Quote only the part that opens with the line containing "obj.matrix_parent_inverse = Matrix.Identity(4)" and closes with the line containing "imported = [obj". Keep both of those lines.

**Given data**
════════════════
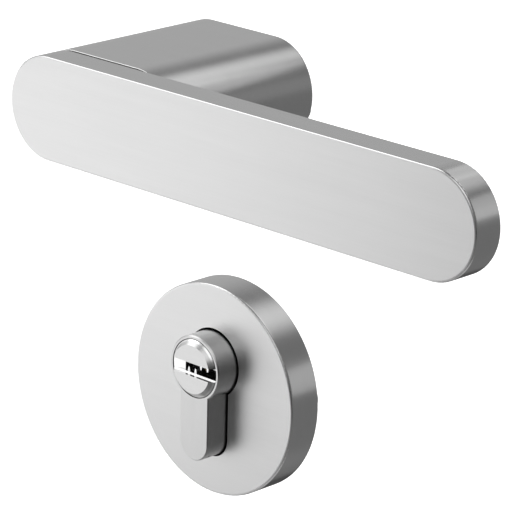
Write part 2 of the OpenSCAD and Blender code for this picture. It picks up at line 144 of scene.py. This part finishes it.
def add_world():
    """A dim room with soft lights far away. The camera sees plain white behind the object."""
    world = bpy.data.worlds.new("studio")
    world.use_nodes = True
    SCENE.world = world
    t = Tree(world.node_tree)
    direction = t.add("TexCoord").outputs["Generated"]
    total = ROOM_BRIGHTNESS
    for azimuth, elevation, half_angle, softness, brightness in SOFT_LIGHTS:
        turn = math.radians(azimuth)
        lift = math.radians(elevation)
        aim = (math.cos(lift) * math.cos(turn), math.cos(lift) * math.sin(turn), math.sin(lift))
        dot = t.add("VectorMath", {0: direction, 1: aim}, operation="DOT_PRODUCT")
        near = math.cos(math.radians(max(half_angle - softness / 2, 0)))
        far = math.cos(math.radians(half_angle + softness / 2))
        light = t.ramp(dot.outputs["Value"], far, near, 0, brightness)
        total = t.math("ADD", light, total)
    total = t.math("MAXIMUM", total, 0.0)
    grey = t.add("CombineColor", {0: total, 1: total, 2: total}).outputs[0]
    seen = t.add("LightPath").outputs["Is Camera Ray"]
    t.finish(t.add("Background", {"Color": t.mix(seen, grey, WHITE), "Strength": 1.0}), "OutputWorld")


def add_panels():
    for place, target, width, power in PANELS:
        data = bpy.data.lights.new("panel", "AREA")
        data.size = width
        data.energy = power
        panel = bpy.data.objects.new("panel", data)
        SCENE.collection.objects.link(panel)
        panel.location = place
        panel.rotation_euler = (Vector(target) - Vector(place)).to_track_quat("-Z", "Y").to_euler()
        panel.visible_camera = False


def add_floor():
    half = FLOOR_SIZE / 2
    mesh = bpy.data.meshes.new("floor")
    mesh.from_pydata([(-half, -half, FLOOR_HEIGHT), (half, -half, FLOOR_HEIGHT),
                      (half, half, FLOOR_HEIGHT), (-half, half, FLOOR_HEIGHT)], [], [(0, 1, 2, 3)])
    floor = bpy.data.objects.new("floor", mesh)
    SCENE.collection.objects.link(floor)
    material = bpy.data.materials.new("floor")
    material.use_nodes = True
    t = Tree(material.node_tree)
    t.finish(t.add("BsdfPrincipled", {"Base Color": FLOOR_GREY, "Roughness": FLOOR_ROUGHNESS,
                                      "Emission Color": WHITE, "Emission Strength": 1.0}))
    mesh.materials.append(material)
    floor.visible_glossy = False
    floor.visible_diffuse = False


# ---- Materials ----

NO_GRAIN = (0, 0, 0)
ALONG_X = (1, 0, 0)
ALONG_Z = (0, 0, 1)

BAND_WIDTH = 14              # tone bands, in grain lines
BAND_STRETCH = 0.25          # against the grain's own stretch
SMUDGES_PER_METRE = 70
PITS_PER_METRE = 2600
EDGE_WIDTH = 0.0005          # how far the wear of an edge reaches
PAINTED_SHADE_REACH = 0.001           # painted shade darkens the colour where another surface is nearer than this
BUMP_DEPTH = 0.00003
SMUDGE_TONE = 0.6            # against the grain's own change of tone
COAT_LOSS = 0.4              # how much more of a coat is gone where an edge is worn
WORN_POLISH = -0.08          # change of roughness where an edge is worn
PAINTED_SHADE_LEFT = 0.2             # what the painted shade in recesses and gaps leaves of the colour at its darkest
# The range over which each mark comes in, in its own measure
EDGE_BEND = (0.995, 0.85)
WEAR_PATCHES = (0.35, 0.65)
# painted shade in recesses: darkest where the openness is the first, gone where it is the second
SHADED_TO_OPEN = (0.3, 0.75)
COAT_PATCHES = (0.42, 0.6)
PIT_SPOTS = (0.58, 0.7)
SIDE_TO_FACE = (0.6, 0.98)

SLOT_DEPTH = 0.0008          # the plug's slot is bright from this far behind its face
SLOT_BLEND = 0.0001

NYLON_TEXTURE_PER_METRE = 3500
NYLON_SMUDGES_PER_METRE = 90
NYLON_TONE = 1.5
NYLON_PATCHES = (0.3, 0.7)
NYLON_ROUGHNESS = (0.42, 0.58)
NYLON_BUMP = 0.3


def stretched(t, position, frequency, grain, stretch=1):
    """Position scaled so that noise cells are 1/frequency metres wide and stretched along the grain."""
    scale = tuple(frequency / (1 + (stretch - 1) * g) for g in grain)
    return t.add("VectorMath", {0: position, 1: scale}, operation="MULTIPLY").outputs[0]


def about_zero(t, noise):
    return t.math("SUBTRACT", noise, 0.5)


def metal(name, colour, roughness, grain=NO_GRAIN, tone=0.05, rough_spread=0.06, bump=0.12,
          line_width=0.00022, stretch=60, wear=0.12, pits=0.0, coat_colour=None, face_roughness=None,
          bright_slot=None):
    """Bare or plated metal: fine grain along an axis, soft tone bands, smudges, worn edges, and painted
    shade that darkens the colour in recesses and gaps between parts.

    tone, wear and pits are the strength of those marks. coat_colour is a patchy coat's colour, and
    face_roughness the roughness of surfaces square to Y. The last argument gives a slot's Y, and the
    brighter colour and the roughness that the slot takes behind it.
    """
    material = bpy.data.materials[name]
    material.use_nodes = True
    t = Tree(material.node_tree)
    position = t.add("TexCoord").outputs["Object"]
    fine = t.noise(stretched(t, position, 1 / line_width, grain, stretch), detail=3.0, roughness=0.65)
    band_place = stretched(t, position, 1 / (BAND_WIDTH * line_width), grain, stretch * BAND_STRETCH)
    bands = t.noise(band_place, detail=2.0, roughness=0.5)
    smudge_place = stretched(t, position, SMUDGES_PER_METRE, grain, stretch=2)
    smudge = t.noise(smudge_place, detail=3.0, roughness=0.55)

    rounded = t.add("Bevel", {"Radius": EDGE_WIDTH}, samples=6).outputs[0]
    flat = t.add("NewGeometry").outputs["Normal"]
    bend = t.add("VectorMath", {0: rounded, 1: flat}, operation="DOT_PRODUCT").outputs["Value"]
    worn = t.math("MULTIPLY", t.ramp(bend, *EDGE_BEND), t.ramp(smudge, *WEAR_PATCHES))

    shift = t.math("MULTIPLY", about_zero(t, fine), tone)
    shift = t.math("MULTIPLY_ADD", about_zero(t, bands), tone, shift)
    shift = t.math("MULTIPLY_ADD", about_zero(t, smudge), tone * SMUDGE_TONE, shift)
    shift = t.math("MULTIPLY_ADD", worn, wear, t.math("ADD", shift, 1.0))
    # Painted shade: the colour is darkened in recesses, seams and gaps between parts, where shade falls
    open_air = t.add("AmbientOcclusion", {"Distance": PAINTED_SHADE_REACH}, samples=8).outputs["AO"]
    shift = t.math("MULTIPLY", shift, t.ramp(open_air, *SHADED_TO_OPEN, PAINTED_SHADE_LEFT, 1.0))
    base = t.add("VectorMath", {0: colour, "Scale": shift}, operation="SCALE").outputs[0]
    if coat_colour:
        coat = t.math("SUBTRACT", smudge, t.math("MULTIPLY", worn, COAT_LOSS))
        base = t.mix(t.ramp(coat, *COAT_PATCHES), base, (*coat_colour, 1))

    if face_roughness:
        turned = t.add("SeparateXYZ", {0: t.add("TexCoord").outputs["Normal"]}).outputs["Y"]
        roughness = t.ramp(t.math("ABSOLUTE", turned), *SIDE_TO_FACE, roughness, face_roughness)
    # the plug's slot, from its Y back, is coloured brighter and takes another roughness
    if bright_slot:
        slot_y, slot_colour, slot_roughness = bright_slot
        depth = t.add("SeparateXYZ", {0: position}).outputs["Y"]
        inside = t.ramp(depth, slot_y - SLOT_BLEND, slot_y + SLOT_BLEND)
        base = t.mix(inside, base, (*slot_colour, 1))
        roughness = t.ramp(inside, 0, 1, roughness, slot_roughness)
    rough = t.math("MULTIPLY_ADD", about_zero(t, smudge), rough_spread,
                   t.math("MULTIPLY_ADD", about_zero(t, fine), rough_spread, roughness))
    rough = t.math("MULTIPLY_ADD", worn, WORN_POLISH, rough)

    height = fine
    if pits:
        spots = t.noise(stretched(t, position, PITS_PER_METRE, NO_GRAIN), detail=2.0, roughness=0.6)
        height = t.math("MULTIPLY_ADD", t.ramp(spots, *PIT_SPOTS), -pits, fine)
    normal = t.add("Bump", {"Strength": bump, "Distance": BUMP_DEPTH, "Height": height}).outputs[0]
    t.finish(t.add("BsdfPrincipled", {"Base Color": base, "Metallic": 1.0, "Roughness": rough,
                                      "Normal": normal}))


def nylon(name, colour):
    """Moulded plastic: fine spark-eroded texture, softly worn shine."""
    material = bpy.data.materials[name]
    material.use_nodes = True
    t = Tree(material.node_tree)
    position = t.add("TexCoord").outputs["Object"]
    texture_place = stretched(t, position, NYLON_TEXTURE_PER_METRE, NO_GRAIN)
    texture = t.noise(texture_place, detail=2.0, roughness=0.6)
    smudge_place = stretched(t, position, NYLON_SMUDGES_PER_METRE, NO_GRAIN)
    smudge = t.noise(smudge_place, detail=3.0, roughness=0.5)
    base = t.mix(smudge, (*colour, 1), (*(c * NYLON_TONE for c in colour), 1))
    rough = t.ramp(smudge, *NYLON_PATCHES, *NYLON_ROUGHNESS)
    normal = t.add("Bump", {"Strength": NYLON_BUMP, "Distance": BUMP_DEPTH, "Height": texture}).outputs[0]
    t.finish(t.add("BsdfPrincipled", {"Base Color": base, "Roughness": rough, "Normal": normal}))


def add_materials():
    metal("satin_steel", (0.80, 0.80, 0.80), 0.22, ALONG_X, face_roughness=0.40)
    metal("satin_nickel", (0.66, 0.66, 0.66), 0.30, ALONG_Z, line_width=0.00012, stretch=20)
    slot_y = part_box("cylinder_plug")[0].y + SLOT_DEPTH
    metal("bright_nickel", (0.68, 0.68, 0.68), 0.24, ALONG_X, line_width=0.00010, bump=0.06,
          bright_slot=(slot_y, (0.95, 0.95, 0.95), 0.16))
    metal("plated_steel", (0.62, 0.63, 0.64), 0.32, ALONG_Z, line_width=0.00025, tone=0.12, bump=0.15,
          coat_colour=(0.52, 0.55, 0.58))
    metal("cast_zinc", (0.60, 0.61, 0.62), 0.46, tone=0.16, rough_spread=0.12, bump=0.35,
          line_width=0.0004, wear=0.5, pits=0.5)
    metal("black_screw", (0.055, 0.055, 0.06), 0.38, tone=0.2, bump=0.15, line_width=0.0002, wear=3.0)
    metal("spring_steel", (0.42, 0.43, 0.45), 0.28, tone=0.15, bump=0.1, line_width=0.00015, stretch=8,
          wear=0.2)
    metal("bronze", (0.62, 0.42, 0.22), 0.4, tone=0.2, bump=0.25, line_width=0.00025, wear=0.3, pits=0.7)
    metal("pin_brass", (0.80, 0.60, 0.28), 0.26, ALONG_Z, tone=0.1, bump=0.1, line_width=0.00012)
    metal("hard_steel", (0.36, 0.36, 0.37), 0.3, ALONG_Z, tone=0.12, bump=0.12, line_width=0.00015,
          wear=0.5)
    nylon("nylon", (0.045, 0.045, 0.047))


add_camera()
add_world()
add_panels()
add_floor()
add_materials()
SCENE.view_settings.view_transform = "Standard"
════════════════
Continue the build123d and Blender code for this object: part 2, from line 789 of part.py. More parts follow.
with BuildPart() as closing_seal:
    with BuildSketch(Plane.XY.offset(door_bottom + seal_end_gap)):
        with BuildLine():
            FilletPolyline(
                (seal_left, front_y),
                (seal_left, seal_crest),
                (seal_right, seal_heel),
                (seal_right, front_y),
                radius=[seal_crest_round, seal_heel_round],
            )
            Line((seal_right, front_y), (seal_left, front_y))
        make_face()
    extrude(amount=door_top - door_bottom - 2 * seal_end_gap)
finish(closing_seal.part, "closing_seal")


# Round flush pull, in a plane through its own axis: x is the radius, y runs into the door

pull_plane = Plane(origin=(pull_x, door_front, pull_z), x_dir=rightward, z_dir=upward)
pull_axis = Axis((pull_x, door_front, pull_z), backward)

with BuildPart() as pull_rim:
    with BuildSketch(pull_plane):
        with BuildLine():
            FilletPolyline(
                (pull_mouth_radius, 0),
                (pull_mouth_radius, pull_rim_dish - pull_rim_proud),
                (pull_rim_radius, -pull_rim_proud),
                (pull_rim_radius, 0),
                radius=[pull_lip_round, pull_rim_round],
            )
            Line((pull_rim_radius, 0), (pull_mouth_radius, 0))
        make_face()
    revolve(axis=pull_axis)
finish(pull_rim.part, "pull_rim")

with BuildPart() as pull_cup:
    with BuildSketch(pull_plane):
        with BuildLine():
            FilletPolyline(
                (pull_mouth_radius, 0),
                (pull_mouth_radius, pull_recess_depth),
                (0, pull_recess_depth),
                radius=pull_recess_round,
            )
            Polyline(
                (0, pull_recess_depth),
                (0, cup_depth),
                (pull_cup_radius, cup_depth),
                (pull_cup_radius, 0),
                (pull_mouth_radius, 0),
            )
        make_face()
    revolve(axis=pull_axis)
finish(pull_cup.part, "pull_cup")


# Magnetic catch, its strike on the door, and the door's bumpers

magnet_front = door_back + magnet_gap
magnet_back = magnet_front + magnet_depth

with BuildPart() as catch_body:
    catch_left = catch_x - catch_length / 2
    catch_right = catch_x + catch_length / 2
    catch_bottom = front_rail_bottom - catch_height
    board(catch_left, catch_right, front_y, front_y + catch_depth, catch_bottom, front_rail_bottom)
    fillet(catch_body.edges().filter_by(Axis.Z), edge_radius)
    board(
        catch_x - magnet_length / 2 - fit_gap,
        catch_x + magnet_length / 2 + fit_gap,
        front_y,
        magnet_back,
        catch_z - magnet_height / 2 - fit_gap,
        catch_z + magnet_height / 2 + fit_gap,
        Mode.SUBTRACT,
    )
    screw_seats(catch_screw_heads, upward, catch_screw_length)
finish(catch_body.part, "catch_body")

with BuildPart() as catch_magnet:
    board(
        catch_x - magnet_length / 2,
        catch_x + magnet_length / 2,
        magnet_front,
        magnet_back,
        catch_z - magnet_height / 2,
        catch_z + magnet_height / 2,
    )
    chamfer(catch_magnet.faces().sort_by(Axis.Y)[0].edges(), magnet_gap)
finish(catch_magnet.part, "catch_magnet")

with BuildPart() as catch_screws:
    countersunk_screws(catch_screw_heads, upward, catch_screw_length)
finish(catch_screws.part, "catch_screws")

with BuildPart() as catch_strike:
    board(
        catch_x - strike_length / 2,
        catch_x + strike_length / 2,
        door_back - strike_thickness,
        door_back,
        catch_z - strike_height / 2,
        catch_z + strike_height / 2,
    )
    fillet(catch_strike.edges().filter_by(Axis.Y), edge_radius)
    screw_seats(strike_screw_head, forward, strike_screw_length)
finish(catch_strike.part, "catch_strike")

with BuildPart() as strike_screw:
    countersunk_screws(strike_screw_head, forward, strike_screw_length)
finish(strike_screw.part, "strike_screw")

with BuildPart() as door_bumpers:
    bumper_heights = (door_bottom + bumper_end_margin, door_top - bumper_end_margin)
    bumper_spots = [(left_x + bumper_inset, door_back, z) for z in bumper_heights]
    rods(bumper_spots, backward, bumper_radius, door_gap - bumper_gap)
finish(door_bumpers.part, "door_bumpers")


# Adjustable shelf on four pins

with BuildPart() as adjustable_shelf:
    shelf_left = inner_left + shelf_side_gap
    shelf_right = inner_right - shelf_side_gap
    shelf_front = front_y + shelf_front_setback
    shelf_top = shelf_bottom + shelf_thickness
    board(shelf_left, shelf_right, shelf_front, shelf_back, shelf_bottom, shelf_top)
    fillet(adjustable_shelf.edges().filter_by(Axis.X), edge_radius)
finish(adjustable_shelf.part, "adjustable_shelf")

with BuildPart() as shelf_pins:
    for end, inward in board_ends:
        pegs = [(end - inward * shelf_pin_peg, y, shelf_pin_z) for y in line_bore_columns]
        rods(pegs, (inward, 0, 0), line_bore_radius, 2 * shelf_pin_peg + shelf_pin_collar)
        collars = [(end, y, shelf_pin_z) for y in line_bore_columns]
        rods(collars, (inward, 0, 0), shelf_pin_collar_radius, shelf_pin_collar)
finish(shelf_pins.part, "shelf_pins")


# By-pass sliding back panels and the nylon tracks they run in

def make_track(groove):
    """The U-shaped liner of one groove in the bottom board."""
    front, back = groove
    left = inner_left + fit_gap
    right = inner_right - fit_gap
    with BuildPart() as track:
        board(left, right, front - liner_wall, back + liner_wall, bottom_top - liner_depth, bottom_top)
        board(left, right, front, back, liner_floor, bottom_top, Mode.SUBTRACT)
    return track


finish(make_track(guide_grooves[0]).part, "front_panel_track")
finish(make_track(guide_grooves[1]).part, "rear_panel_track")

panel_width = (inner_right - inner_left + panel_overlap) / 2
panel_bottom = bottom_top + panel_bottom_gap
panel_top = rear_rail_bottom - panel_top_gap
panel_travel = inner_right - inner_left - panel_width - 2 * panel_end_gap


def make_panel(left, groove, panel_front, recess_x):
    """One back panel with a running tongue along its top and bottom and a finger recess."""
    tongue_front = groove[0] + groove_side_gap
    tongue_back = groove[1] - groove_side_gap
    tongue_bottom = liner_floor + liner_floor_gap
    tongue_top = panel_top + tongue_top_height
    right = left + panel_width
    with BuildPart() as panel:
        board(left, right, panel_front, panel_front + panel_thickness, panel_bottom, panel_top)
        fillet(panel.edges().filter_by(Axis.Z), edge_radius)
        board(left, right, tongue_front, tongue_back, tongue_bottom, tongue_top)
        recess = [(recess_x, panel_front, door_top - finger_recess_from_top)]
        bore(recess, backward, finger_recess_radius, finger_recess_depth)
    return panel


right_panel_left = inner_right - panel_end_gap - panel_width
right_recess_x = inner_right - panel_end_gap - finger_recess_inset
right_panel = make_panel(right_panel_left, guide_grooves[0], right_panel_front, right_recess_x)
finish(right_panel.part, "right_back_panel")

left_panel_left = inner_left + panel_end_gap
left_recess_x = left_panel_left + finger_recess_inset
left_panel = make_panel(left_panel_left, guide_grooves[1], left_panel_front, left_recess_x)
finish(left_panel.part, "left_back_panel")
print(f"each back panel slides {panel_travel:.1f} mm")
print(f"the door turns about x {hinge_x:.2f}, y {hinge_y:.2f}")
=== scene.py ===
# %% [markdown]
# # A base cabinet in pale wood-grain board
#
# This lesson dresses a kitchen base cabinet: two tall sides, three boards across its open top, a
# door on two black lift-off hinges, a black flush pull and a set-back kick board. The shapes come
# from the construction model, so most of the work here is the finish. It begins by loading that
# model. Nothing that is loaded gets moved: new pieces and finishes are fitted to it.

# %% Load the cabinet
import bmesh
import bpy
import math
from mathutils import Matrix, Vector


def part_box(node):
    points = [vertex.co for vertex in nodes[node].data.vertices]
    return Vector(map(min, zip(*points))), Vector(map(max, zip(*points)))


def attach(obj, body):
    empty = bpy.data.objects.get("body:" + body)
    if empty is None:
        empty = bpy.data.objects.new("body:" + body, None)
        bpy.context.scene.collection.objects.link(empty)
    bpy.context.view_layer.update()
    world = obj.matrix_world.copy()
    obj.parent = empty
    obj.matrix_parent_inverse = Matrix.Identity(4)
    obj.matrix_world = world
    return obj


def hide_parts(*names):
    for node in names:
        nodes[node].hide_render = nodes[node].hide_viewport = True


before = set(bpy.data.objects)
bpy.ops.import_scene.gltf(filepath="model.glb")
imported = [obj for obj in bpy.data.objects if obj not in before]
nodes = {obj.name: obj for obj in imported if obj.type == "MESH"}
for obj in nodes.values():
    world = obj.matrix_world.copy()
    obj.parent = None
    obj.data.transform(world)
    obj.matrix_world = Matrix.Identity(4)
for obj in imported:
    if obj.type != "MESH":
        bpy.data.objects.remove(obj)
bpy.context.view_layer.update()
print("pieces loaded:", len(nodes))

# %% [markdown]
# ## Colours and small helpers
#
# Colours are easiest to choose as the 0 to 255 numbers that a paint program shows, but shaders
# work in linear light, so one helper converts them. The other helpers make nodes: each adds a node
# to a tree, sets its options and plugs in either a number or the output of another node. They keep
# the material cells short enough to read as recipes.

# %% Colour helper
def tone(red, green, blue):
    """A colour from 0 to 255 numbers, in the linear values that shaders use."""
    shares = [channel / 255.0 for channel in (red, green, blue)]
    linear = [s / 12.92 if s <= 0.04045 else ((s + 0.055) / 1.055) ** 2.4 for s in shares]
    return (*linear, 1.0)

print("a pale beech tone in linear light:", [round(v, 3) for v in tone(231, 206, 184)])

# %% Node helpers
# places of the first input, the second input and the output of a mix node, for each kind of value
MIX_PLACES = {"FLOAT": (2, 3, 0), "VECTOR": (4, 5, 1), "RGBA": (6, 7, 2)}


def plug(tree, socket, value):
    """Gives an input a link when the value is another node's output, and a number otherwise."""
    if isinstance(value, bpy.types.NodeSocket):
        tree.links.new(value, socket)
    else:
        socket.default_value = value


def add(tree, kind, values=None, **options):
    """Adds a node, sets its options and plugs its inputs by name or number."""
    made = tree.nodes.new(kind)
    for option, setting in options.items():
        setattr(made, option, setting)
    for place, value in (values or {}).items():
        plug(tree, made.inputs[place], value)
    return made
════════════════
**Task answer**
    obj.matrix_parent_inverse = Matrix.Identity(4)
    obj.matrix_world = world
    return obj


def hide_parts(*names):
    for node in names:
        nodes[node].hide_render = nodes[node].hide_viewport = True


before = set(bpy.data.objects)
bpy.ops.import_scene.gltf(filepath="model.glb")
imported = [obj for obj in bpy.data.objects if obj not in before]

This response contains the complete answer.